Quote verbatim everything from the line containing "places = heart_places()" down to the line containing "obj.matrix_parent_inverse = Matrix.Identity(4)", with both of those lines included and no others.

-- -- --

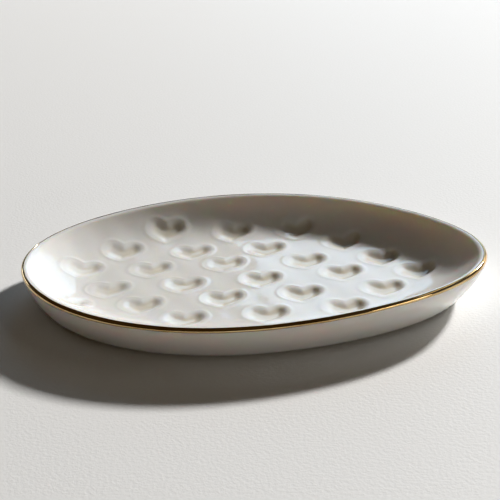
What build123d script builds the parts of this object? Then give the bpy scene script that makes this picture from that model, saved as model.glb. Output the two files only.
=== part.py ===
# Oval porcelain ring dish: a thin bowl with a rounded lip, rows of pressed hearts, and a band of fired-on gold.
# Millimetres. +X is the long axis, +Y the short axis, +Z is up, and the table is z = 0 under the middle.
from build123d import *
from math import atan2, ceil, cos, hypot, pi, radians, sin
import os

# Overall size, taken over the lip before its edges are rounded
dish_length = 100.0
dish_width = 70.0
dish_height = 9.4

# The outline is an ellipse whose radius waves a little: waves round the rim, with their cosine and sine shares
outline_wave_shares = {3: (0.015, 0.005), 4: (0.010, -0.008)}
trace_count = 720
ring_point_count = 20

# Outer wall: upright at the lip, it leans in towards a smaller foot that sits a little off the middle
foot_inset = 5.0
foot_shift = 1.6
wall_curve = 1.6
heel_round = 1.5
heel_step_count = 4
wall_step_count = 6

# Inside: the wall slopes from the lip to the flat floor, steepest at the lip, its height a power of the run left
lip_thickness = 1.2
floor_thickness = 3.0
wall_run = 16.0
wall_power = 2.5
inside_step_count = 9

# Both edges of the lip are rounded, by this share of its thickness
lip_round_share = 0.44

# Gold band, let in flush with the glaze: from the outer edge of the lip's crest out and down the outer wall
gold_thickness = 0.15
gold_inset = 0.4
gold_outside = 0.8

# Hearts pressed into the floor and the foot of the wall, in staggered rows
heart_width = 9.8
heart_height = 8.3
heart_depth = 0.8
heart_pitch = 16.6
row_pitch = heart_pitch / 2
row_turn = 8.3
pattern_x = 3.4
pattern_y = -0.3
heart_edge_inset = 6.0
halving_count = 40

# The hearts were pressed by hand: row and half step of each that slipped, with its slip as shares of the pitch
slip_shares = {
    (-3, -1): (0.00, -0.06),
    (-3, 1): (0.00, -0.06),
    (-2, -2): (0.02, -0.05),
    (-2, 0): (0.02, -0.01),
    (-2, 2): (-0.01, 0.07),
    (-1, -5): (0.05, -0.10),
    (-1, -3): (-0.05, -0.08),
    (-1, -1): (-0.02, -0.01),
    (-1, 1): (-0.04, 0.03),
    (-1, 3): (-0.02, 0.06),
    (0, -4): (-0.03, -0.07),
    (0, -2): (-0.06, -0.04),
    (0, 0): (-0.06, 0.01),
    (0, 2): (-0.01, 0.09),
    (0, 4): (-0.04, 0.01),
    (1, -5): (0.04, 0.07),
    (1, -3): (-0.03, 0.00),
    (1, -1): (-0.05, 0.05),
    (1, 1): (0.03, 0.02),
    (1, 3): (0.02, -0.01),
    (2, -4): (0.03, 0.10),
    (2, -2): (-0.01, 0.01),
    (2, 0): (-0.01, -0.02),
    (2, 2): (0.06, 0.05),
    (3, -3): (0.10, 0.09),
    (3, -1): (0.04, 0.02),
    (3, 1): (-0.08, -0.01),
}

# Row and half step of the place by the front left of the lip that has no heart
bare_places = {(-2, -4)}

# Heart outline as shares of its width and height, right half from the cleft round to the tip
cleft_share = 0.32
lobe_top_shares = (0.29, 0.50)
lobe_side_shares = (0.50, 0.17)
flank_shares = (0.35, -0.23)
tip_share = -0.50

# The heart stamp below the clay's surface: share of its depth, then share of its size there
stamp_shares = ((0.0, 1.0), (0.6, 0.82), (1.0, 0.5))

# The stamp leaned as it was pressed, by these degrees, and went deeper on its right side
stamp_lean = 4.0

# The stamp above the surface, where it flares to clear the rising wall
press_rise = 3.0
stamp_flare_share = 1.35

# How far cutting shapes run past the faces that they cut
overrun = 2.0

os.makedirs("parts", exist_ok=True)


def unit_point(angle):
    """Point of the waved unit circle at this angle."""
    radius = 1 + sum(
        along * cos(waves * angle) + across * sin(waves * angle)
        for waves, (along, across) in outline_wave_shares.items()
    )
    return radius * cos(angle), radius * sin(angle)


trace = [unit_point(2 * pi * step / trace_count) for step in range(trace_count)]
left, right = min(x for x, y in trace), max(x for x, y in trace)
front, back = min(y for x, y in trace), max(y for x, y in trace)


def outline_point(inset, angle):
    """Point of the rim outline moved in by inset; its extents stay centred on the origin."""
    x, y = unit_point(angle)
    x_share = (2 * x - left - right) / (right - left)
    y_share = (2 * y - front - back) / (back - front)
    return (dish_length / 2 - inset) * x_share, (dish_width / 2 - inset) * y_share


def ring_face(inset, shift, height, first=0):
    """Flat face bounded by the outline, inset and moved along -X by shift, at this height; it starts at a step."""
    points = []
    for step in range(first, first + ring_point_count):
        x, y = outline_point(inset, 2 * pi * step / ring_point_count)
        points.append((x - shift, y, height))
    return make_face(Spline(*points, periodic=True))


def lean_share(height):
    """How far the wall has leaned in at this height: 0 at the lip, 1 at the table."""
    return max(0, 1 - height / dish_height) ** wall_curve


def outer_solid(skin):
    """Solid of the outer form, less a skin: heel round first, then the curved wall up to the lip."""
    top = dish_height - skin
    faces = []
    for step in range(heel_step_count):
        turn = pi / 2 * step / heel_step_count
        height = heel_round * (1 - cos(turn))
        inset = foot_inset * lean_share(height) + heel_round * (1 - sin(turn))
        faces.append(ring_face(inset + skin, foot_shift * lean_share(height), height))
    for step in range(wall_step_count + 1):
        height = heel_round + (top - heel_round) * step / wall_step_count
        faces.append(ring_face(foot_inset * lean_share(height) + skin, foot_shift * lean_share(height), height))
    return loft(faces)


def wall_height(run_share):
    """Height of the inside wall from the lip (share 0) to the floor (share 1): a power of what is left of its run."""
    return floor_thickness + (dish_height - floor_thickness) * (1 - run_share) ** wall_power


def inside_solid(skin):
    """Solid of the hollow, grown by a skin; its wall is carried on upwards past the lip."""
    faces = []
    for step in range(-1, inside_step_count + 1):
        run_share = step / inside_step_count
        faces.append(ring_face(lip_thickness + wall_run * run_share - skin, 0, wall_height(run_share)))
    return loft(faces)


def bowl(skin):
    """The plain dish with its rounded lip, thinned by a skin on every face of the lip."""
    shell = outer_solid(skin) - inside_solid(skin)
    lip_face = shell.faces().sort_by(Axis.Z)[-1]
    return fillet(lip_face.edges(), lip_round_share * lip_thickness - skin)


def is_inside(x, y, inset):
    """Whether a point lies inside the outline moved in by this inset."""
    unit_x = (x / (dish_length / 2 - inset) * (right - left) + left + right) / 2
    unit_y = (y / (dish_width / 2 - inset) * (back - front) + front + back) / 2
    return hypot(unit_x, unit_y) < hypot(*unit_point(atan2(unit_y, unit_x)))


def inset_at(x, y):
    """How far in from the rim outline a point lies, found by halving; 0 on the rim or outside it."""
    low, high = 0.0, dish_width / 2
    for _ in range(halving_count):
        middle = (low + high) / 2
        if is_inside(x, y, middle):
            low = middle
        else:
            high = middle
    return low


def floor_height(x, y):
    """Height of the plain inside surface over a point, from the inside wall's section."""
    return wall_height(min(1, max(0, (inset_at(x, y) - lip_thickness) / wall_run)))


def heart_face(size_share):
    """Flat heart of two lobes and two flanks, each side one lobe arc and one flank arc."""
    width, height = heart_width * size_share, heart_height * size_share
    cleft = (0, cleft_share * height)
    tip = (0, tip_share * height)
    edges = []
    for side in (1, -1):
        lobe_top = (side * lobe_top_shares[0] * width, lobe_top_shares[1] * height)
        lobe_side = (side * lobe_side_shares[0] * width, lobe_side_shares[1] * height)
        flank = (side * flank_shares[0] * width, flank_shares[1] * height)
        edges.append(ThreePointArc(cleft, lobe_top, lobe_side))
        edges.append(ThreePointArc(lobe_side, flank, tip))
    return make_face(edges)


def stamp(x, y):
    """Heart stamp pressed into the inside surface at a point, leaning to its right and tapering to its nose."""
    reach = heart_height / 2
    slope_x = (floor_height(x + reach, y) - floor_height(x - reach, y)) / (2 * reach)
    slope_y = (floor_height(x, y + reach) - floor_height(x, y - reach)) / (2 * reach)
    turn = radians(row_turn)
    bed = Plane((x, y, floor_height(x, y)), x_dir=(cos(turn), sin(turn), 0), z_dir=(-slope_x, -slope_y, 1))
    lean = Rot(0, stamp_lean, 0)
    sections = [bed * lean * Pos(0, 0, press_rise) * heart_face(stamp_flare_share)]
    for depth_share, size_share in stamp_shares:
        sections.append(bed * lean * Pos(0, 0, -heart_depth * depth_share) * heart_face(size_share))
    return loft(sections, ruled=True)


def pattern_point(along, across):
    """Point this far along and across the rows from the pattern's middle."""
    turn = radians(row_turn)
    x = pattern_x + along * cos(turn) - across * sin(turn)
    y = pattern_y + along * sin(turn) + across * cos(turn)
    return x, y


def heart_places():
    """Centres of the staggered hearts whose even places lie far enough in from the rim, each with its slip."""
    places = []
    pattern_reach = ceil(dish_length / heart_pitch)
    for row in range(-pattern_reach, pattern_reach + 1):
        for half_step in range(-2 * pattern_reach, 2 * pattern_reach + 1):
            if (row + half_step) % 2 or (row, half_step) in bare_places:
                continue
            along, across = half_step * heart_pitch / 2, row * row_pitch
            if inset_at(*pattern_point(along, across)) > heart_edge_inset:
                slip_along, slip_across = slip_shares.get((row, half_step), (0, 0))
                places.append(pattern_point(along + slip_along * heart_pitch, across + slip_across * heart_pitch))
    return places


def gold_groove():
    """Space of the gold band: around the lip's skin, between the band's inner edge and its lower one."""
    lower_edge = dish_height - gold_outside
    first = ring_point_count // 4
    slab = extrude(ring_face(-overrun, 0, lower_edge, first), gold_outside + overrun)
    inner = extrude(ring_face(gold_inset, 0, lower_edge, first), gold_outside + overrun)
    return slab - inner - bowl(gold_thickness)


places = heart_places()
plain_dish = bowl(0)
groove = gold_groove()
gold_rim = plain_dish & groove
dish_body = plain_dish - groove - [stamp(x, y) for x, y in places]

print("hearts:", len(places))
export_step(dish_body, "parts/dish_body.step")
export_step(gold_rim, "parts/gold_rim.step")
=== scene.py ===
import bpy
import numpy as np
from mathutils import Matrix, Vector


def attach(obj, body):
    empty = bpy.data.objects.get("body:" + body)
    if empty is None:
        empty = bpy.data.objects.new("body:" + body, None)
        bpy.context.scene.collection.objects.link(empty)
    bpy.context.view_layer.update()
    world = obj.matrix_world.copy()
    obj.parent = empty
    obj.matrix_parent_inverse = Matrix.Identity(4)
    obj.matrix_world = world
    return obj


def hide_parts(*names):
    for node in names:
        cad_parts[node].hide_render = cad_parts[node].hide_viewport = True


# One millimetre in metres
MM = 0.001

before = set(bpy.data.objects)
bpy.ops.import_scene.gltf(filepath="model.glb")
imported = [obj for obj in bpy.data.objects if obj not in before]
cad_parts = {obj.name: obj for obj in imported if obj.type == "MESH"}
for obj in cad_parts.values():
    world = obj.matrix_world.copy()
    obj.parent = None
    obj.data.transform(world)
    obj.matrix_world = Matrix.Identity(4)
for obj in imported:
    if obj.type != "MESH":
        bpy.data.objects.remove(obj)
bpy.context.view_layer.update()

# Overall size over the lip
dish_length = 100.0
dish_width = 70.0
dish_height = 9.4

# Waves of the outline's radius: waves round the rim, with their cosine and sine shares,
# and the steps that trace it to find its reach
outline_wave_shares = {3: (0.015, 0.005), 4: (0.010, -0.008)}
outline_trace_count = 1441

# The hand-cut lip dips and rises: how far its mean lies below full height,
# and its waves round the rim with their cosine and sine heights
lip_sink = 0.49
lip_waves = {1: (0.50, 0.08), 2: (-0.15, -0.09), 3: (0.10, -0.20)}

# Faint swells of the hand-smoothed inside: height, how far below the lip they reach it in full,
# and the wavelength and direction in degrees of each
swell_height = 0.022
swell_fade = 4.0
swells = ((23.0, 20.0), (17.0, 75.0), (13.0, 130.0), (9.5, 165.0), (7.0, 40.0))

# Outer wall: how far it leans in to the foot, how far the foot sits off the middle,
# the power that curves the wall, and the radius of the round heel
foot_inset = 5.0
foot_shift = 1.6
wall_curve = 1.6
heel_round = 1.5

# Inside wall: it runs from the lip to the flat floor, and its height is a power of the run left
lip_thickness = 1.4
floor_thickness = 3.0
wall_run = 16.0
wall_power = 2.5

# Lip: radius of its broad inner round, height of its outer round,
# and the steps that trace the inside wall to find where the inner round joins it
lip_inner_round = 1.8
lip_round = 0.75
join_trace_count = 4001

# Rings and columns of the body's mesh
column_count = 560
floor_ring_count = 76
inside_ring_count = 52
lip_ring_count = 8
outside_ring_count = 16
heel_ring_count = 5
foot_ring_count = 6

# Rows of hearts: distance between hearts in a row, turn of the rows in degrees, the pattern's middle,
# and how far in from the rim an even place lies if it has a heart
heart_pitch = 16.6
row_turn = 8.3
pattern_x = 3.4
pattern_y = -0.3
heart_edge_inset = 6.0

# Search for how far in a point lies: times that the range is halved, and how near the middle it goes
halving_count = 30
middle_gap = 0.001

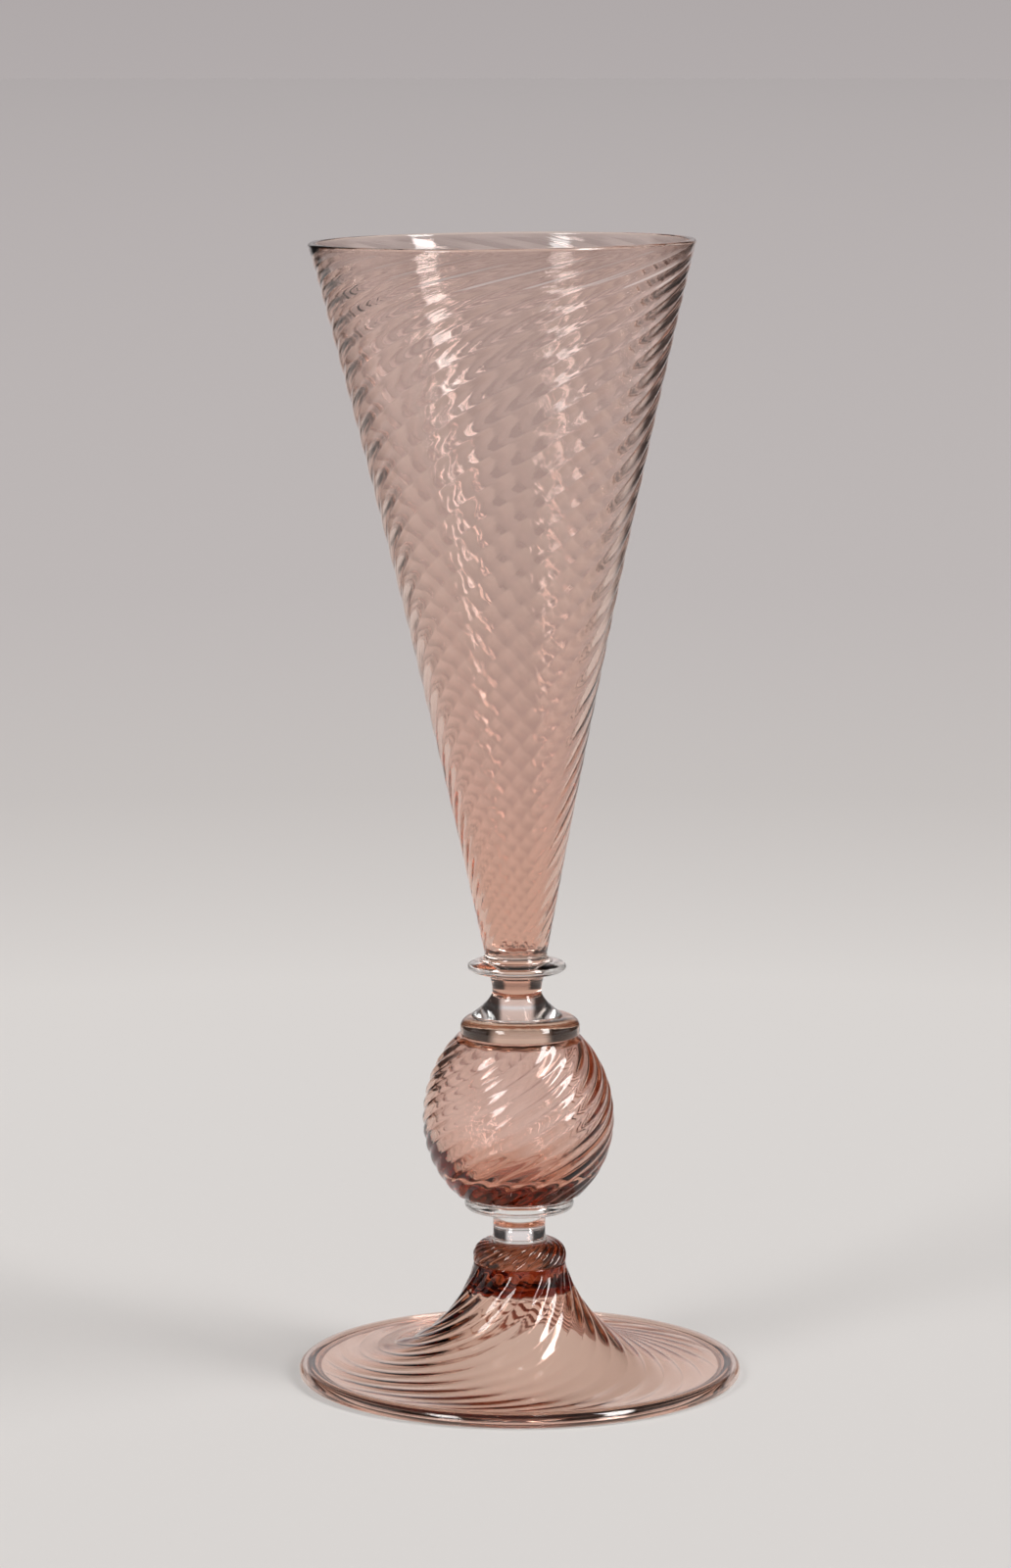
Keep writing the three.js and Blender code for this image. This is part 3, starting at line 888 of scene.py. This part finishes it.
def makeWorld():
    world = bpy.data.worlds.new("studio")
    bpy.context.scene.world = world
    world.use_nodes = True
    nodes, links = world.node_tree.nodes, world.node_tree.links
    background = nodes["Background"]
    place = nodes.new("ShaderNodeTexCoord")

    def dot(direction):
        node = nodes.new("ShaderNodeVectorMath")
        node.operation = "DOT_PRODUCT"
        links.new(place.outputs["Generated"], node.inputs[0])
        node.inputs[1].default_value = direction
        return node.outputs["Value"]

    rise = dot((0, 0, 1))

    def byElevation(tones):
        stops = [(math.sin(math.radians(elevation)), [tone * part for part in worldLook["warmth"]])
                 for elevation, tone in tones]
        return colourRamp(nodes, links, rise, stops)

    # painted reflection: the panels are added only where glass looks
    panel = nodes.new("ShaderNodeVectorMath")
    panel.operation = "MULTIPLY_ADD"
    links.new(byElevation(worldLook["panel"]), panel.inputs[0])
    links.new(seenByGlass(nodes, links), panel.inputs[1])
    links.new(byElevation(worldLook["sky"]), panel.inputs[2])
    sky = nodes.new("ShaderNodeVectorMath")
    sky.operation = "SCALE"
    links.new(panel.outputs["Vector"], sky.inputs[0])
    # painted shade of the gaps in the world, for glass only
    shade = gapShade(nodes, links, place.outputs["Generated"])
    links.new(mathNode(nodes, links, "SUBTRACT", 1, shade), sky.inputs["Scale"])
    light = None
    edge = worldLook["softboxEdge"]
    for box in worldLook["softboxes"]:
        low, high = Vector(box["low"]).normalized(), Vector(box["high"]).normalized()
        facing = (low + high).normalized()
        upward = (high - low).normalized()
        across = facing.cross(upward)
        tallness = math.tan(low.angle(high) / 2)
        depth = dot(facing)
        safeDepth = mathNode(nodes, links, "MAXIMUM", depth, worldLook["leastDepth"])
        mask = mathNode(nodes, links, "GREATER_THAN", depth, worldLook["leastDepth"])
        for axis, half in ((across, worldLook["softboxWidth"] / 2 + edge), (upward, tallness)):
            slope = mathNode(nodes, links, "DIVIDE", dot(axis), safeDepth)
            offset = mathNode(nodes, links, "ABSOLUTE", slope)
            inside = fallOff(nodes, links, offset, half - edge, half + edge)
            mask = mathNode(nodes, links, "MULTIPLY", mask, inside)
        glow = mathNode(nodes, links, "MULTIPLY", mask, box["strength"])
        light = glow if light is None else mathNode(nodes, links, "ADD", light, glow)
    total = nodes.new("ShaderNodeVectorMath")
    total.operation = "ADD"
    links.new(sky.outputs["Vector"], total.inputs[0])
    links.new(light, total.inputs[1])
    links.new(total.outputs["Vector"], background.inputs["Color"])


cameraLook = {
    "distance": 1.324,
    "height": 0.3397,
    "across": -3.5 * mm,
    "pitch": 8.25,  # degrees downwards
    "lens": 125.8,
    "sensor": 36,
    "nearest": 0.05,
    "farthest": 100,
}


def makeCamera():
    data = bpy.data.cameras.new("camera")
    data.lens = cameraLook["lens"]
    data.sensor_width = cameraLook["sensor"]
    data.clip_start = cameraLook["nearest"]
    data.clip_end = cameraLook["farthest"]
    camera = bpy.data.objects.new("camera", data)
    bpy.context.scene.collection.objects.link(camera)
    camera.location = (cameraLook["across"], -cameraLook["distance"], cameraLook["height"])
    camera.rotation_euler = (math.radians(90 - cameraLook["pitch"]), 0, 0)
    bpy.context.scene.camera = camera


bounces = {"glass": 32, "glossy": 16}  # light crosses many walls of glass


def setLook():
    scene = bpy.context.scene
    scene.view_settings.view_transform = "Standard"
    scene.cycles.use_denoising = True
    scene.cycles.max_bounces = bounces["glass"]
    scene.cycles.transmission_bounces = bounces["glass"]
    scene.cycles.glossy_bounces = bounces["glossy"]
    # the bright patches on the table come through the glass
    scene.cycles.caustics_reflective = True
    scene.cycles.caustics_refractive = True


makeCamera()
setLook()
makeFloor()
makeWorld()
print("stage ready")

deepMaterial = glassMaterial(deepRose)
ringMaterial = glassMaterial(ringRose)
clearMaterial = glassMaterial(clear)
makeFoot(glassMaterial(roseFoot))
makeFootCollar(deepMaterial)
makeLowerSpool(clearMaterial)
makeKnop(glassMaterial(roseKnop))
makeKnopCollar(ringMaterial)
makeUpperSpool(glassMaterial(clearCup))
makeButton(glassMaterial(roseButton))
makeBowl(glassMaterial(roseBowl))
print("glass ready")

-- -- --

▶ **Written solution**
places = heart_places()
plain_dish = bowl(0)
groove = gold_groove()
gold_rim = plain_dish & groove
dish_body = plain_dish - groove - [stamp(x, y) for x, y in places]

print("hearts:", len(places))
export_step(dish_body, "parts/dish_body.step")
export_step(gold_rim, "parts/gold_rim.step")
=== scene.py ===
import bpy
import numpy as np
from mathutils import Matrix, Vector


def attach(obj, body):
    empty = bpy.data.objects.get("body:" + body)
    if empty is None:
        empty = bpy.data.objects.new("body:" + body, None)
        bpy.context.scene.collection.objects.link(empty)
    bpy.context.view_layer.update()
    world = obj.matrix_world.copy()
    obj.parent = empty
    obj.matrix_parent_inverse = Matrix.Identity(4)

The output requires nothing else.